Aim of the exercise: Copy out each line of the material below with no changes.
↓
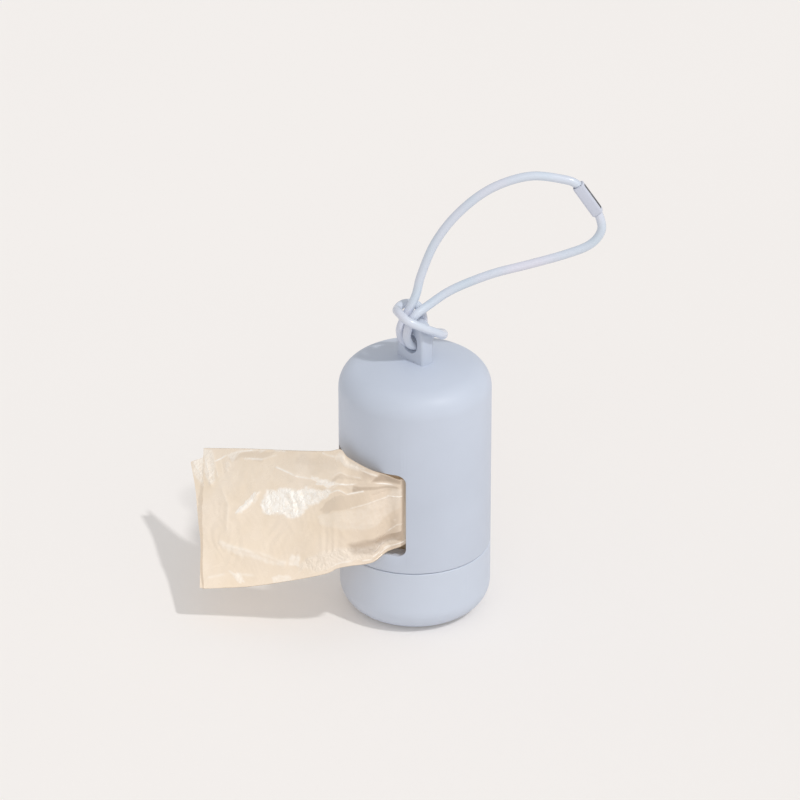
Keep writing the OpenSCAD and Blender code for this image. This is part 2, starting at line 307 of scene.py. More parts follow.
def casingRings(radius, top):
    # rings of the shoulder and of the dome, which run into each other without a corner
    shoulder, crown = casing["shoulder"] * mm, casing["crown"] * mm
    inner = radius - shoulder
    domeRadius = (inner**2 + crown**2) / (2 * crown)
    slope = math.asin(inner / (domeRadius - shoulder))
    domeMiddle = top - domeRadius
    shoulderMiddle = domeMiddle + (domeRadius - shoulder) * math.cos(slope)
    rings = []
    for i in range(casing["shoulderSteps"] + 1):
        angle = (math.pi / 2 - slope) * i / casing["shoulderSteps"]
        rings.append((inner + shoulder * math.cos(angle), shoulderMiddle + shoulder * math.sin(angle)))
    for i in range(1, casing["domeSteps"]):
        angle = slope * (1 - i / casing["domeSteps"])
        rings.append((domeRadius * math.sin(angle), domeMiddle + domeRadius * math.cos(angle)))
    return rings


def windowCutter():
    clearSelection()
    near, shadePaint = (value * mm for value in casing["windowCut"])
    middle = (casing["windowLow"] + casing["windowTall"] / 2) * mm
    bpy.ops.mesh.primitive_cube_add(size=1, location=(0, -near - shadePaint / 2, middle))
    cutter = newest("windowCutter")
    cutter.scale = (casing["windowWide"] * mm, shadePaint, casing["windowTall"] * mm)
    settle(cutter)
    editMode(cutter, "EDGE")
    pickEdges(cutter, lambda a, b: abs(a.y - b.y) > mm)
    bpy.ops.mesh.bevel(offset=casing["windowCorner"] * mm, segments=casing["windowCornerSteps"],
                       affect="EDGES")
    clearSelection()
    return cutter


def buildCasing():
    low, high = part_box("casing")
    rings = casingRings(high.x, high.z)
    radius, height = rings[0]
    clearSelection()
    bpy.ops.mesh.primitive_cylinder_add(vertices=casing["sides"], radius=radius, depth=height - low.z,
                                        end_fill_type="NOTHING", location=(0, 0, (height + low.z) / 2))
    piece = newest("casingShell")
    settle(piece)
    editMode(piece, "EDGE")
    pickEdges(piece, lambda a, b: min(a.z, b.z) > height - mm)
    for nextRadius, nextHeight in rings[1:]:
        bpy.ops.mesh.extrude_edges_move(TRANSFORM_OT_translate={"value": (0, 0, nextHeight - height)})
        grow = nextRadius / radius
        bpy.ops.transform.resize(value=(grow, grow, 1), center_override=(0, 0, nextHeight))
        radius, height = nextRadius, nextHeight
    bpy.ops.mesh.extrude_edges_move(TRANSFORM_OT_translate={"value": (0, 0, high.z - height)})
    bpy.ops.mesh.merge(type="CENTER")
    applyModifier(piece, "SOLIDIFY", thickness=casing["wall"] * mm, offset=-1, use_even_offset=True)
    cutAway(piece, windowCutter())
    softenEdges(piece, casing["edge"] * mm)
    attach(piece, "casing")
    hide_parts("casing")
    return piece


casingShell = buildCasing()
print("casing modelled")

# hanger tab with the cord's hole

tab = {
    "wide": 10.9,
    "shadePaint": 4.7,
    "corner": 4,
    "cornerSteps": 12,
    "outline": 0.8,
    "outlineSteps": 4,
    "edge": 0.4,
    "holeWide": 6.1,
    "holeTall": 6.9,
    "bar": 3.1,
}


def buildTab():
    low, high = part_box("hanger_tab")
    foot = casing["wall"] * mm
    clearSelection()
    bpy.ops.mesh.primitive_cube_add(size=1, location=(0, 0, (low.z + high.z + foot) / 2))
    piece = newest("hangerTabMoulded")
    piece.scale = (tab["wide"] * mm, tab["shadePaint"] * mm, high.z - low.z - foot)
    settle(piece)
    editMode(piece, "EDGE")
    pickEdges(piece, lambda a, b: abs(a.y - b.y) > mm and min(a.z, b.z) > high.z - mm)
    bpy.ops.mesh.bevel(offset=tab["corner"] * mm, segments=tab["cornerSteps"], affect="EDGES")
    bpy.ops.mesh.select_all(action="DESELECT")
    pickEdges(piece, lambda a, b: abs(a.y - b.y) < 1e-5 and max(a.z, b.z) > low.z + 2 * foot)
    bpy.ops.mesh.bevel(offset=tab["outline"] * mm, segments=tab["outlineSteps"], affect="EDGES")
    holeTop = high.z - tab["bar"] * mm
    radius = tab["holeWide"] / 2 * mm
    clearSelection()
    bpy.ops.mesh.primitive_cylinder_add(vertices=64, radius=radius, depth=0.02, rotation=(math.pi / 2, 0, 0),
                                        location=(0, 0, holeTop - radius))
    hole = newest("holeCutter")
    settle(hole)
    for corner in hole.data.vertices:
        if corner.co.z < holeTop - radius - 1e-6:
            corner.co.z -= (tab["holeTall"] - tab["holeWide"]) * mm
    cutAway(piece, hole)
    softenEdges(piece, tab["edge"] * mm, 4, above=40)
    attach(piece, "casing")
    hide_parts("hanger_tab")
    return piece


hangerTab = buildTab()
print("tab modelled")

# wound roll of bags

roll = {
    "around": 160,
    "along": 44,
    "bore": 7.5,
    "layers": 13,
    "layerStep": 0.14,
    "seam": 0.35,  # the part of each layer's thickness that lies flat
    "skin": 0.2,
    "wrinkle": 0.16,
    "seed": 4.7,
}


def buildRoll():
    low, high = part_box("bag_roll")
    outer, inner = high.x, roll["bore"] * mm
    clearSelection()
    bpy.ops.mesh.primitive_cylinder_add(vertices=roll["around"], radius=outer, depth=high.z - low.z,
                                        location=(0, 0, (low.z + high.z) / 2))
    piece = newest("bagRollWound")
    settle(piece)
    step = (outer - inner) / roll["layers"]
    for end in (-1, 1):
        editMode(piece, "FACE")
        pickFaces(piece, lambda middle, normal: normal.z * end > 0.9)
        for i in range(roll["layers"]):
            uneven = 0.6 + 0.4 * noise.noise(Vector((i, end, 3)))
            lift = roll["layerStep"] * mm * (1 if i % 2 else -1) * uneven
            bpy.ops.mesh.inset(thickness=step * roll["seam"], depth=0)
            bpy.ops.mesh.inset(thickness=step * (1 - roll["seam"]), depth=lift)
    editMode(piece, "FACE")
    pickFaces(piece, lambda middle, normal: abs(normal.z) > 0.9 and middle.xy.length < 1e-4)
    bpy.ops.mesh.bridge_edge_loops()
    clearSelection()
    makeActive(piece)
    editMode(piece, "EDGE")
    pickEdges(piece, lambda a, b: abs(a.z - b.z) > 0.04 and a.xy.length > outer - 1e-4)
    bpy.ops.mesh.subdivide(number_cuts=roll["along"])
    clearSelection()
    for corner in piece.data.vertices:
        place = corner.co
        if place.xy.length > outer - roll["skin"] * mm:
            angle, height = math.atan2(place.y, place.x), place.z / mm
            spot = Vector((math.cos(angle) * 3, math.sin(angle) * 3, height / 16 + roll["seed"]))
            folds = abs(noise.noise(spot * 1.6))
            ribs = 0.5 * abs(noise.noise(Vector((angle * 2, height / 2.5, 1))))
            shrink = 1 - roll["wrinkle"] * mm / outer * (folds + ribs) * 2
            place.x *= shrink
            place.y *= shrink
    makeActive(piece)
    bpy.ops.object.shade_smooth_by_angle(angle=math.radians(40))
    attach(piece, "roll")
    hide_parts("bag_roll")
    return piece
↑
Answer to the task:
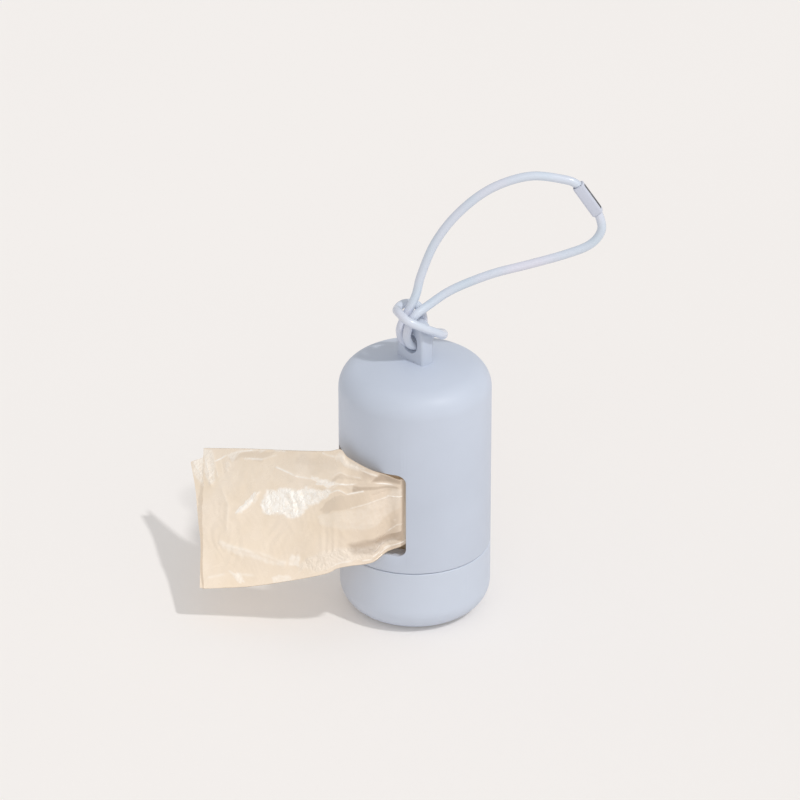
Keep writing the OpenSCAD and Blender code for this image. This is part 2, starting at line 307 of scene.py. More parts follow.
def casingRings(radius, top):
    # rings of the shoulder and of the dome, which run into each other without a corner
    shoulder, crown = casing["shoulder"] * mm, casing["crown"] * mm
    inner = radius - shoulder
    domeRadius = (inner**2 + crown**2) / (2 * crown)
    slope = math.asin(inner / (domeRadius - shoulder))
    domeMiddle = top - domeRadius
    shoulderMiddle = domeMiddle + (domeRadius - shoulder) * math.cos(slope)
    rings = []
    for i in range(casing["shoulderSteps"] + 1):
        angle = (math.pi / 2 - slope) * i / casing["shoulderSteps"]
        rings.append((inner + shoulder * math.cos(angle), shoulderMiddle + shoulder * math.sin(angle)))
    for i in range(1, casing["domeSteps"]):
        angle = slope * (1 - i / casing["domeSteps"])
        rings.append((domeRadius * math.sin(angle), domeMiddle + domeRadius * math.cos(angle)))
    return rings


def windowCutter():
    clearSelection()
    near, shadePaint = (value * mm for value in casing["windowCut"])
    middle = (casing["windowLow"] + casing["windowTall"] / 2) * mm
    bpy.ops.mesh.primitive_cube_add(size=1, location=(0, -near - shadePaint / 2, middle))
    cutter = newest("windowCutter")
    cutter.scale = (casing["windowWide"] * mm, shadePaint, casing["windowTall"] * mm)
    settle(cutter)
    editMode(cutter, "EDGE")
    pickEdges(cutter, lambda a, b: abs(a.y - b.y) > mm)
    bpy.ops.mesh.bevel(offset=casing["windowCorner"] * mm, segments=casing["windowCornerSteps"],
                       affect="EDGES")
    clearSelection()
    return cutter


def buildCasing():
    low, high = part_box("casing")
    rings = casingRings(high.x, high.z)
    radius, height = rings[0]
    clearSelection()
    bpy.ops.mesh.primitive_cylinder_add(vertices=casing["sides"], radius=radius, depth=height - low.z,
                                        end_fill_type="NOTHING", location=(0, 0, (height + low.z) / 2))
    piece = newest("casingShell")
    settle(piece)
    editMode(piece, "EDGE")
    pickEdges(piece, lambda a, b: min(a.z, b.z) > height - mm)
    for nextRadius, nextHeight in rings[1:]:
        bpy.ops.mesh.extrude_edges_move(TRANSFORM_OT_translate={"value": (0, 0, nextHeight - height)})
        grow = nextRadius / radius
        bpy.ops.transform.resize(value=(grow, grow, 1), center_override=(0, 0, nextHeight))
        radius, height = nextRadius, nextHeight
    bpy.ops.mesh.extrude_edges_move(TRANSFORM_OT_translate={"value": (0, 0, high.z - height)})
    bpy.ops.mesh.merge(type="CENTER")
    applyModifier(piece, "SOLIDIFY", thickness=casing["wall"] * mm, offset=-1, use_even_offset=True)
    cutAway(piece, windowCutter())
    softenEdges(piece, casing["edge"] * mm)
    attach(piece, "casing")
    hide_parts("casing")
    return piece


casingShell = buildCasing()
print("casing modelled")

# hanger tab with the cord's hole

tab = {
    "wide": 10.9,
    "shadePaint": 4.7,
    "corner": 4,
    "cornerSteps": 12,
    "outline": 0.8,
    "outlineSteps": 4,
    "edge": 0.4,
    "holeWide": 6.1,
    "holeTall": 6.9,
    "bar": 3.1,
}


def buildTab():
    low, high = part_box("hanger_tab")
    foot = casing["wall"] * mm
    clearSelection()
    bpy.ops.mesh.primitive_cube_add(size=1, location=(0, 0, (low.z + high.z + foot) / 2))
    piece = newest("hangerTabMoulded")
    piece.scale = (tab["wide"] * mm, tab["shadePaint"] * mm, high.z - low.z - foot)
    settle(piece)
    editMode(piece, "EDGE")
    pickEdges(piece, lambda a, b: abs(a.y - b.y) > mm and min(a.z, b.z) > high.z - mm)
    bpy.ops.mesh.bevel(offset=tab["corner"] * mm, segments=tab["cornerSteps"], affect="EDGES")
    bpy.ops.mesh.select_all(action="DESELECT")
    pickEdges(piece, lambda a, b: abs(a.y - b.y) < 1e-5 and max(a.z, b.z) > low.z + 2 * foot)
    bpy.ops.mesh.bevel(offset=tab["outline"] * mm, segments=tab["outlineSteps"], affect="EDGES")
    holeTop = high.z - tab["bar"] * mm
    radius = tab["holeWide"] / 2 * mm
    clearSelection()
    bpy.ops.mesh.primitive_cylinder_add(vertices=64, radius=radius, depth=0.02, rotation=(math.pi / 2, 0, 0),
                                        location=(0, 0, holeTop - radius))
    hole = newest("holeCutter")
    settle(hole)
    for corner in hole.data.vertices:
        if corner.co.z < holeTop - radius - 1e-6:
            corner.co.z -= (tab["holeTall"] - tab["holeWide"]) * mm
    cutAway(piece, hole)
    softenEdges(piece, tab["edge"] * mm, 4, above=40)
    attach(piece, "casing")
    hide_parts("hanger_tab")
    return piece


hangerTab = buildTab()
print("tab modelled")

# wound roll of bags

roll = {
    "around": 160,
    "along": 44,
    "bore": 7.5,
    "layers": 13,
    "layerStep": 0.14,
    "seam": 0.35,  # the part of each layer's thickness that lies flat
    "skin": 0.2,
    "wrinkle": 0.16,
    "seed": 4.7,
}


def buildRoll():
    low, high = part_box("bag_roll")
    outer, inner = high.x, roll["bore"] * mm
    clearSelection()
    bpy.ops.mesh.primitive_cylinder_add(vertices=roll["around"], radius=outer, depth=high.z - low.z,
                                        location=(0, 0, (low.z + high.z) / 2))
    piece = newest("bagRollWound")
    settle(piece)
    step = (outer - inner) / roll["layers"]
    for end in (-1, 1):
        editMode(piece, "FACE")
        pickFaces(piece, lambda middle, normal: normal.z * end > 0.9)
        for i in range(roll["layers"]):
            uneven = 0.6 + 0.4 * noise.noise(Vector((i, end, 3)))
            lift = roll["layerStep"] * mm * (1 if i % 2 else -1) * uneven
            bpy.ops.mesh.inset(thickness=step * roll["seam"], depth=0)
            bpy.ops.mesh.inset(thickness=step * (1 - roll["seam"]), depth=lift)
    editMode(piece, "FACE")
    pickFaces(piece, lambda middle, normal: abs(normal.z) > 0.9 and middle.xy.length < 1e-4)
    bpy.ops.mesh.bridge_edge_loops()
    clearSelection()
    makeActive(piece)
    editMode(piece, "EDGE")
    pickEdges(piece, lambda a, b: abs(a.z - b.z) > 0.04 and a.xy.length > outer - 1e-4)
    bpy.ops.mesh.subdivide(number_cuts=roll["along"])
    clearSelection()
    for corner in piece.data.vertices:
        place = corner.co
        if place.xy.length > outer - roll["skin"] * mm:
            angle, height = math.atan2(place.y, place.x), place.z / mm
            spot = Vector((math.cos(angle) * 3, math.sin(angle) * 3, height / 16 + roll["seed"]))
            folds = abs(noise.noise(spot * 1.6))
            ribs = 0.5 * abs(noise.noise(Vector((angle * 2, height / 2.5, 1))))
            shrink = 1 - roll["wrinkle"] * mm / outer * (folds + ribs) * 2
            place.x *= shrink
            place.y *= shrink
    makeActive(piece)
    bpy.ops.object.shade_smooth_by_angle(angle=math.radians(40))
    attach(piece, "roll")
    hide_parts("bag_roll")
    return piece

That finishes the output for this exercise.